* [INSTRUCTIONS TO FOLLOW]
From the entries that follow, reproduce exactly and only the lines from the line with "Reconstruct the object" to the line with "const SIDE_HEIGHT = 641;", endpoints included.

(CAD and scene scripts)

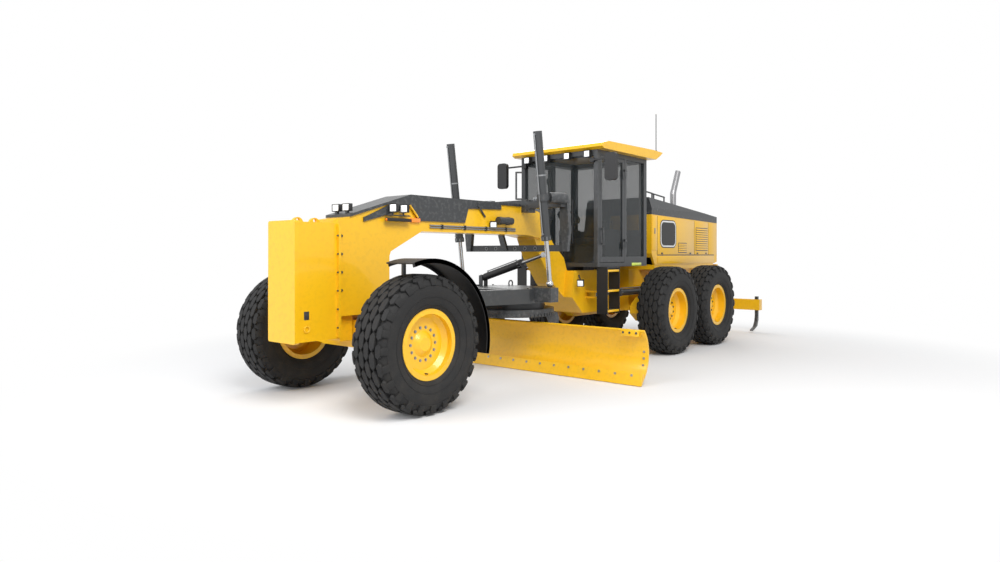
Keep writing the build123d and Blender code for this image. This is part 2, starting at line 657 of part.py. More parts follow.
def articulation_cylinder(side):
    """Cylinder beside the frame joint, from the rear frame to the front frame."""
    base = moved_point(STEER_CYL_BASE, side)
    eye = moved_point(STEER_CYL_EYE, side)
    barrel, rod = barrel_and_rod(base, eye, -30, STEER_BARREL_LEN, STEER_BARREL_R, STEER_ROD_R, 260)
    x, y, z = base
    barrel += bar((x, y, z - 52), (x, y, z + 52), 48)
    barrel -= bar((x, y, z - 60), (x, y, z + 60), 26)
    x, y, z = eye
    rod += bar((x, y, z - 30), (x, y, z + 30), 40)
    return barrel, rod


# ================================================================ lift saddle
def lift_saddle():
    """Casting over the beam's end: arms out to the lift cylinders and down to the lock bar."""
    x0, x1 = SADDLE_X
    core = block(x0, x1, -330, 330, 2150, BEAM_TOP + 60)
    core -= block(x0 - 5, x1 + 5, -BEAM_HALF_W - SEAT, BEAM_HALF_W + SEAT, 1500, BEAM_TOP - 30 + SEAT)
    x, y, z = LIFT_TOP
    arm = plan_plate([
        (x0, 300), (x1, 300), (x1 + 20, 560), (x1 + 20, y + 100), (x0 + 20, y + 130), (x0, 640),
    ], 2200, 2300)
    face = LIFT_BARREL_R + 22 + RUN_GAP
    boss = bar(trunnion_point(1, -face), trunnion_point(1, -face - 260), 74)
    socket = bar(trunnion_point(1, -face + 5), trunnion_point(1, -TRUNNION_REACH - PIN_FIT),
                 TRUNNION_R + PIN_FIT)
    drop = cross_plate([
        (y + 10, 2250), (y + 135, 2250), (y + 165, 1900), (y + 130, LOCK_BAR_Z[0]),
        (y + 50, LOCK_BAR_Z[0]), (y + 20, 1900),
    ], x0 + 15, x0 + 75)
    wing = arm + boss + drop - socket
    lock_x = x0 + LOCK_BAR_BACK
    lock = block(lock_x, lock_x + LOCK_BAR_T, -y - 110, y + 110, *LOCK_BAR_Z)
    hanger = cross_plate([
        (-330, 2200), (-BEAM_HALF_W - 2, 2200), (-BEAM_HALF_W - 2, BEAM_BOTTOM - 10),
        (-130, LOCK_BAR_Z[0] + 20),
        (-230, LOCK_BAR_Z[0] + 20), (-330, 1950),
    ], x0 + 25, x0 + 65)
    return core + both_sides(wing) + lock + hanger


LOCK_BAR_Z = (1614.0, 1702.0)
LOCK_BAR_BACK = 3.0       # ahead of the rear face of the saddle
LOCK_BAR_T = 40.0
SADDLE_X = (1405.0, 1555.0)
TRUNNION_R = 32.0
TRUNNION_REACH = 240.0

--

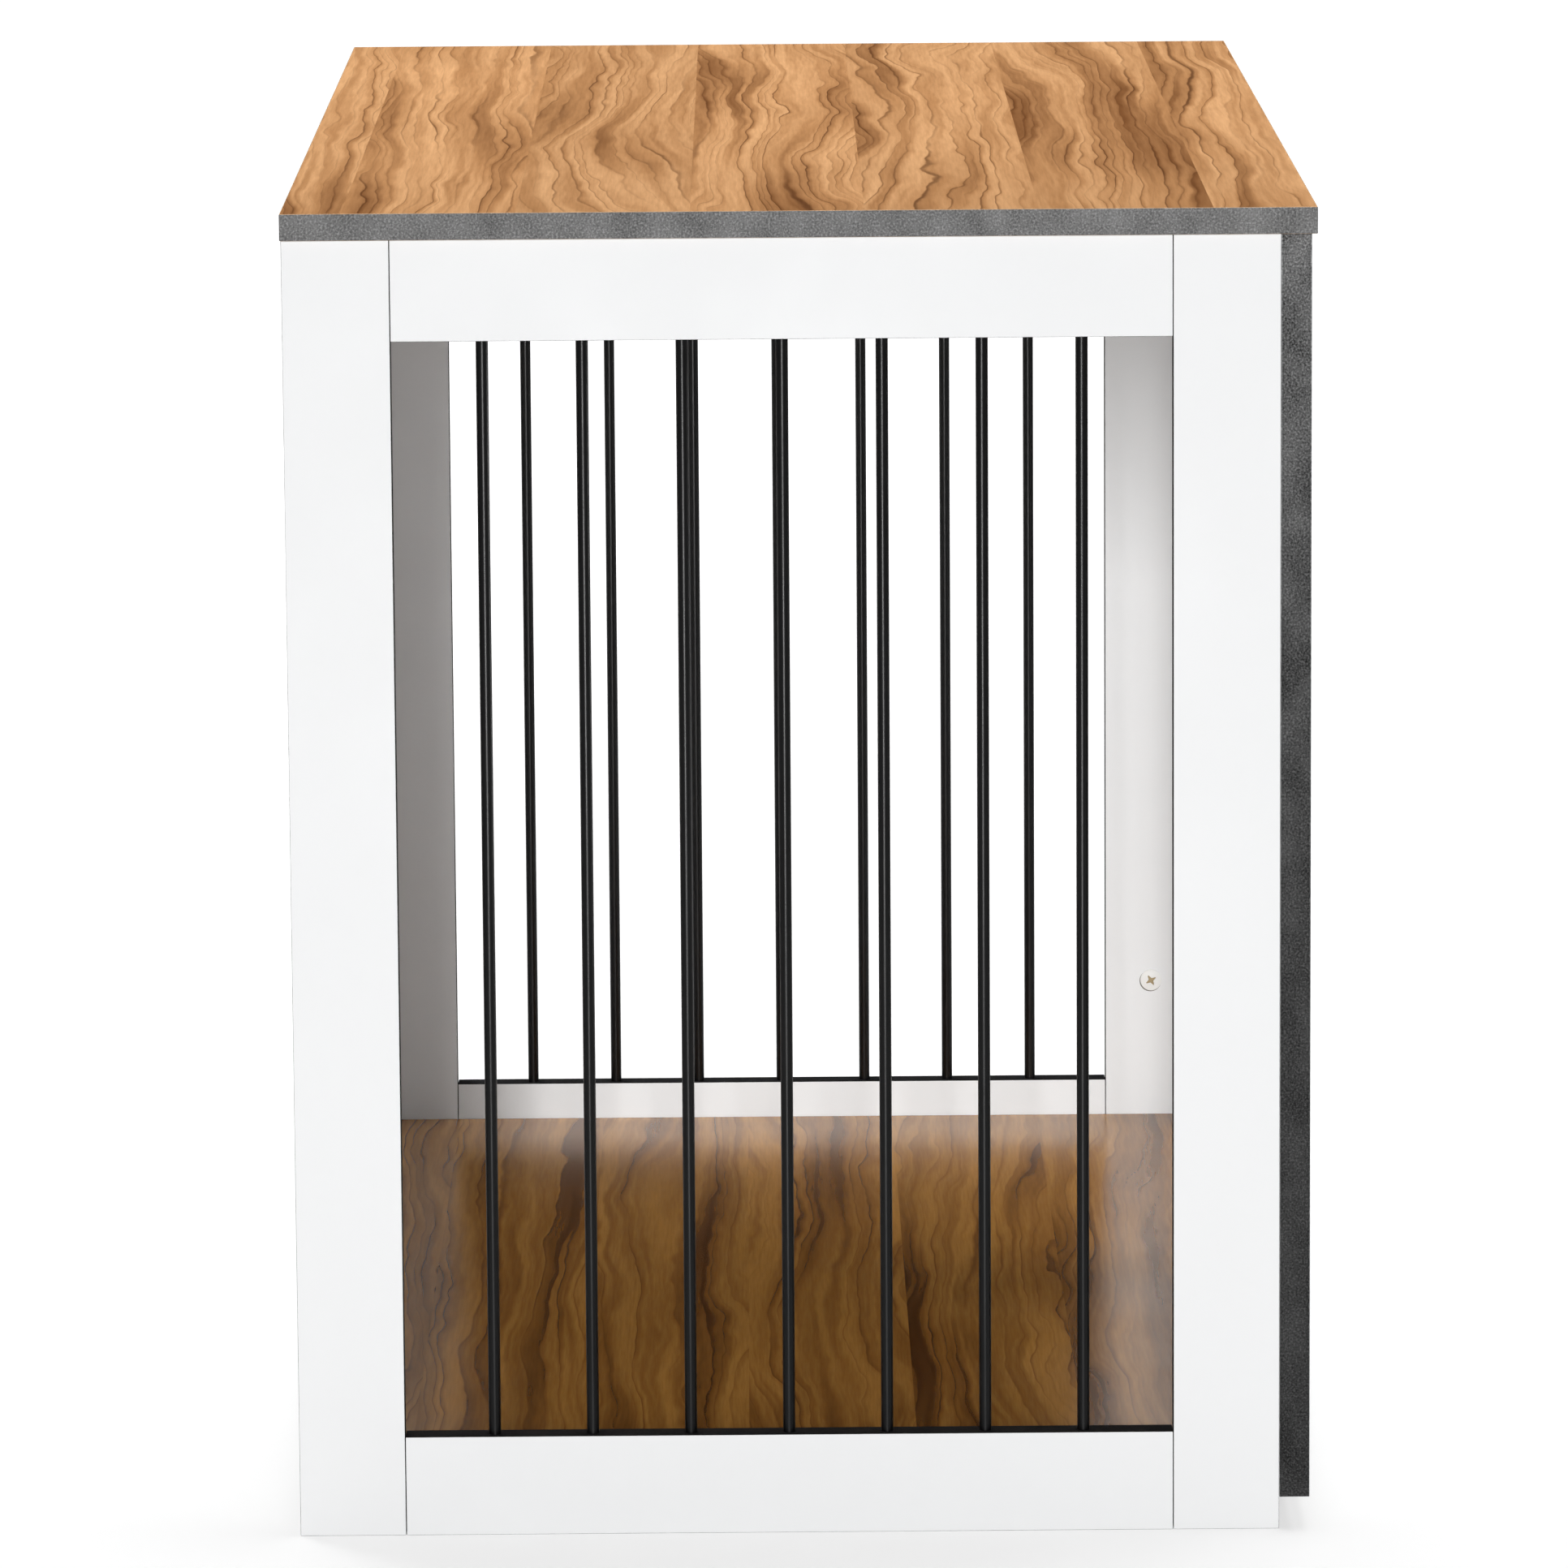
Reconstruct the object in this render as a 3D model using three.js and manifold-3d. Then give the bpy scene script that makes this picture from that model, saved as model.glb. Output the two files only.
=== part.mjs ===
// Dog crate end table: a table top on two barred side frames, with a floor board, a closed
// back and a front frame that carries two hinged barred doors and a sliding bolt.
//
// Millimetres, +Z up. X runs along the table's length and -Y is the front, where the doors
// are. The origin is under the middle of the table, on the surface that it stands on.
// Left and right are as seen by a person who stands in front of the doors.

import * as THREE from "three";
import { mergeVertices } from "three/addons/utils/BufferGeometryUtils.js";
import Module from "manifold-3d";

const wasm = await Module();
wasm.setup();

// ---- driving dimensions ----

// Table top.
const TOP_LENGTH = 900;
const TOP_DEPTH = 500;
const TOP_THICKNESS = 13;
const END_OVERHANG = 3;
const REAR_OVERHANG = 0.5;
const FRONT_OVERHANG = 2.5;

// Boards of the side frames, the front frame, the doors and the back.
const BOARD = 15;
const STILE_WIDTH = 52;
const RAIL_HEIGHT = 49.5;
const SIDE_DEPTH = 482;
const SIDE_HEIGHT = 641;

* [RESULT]
Reconstruct the object in this render as a 3D model using three.js and manifold-3d. Then give the bpy scene script that makes this picture from that model, saved as model.glb. Output the two files only.
=== part.mjs ===
// Dog crate end table: a table top on two barred side frames, with a floor board, a closed
// back and a front frame that carries two hinged barred doors and a sliding bolt.
//
// Millimetres, +Z up. X runs along the table's length and -Y is the front, where the doors
// are. The origin is under the middle of the table, on the surface that it stands on.
// Left and right are as seen by a person who stands in front of the doors.

import * as THREE from "three";
import { mergeVertices } from "three/addons/utils/BufferGeometryUtils.js";
import Module from "manifold-3d";

const wasm = await Module();
wasm.setup();

// ---- driving dimensions ----

// Table top.
const TOP_LENGTH = 900;
const TOP_DEPTH = 500;
const TOP_THICKNESS = 13;
const END_OVERHANG = 3;
const REAR_OVERHANG = 0.5;
const FRONT_OVERHANG = 2.5;

// Boards of the side frames, the front frame, the doors and the back.
const BOARD = 15;
const STILE_WIDTH = 52;
const RAIL_HEIGHT = 49.5;
const SIDE_DEPTH = 482;
const SIDE_HEIGHT = 641;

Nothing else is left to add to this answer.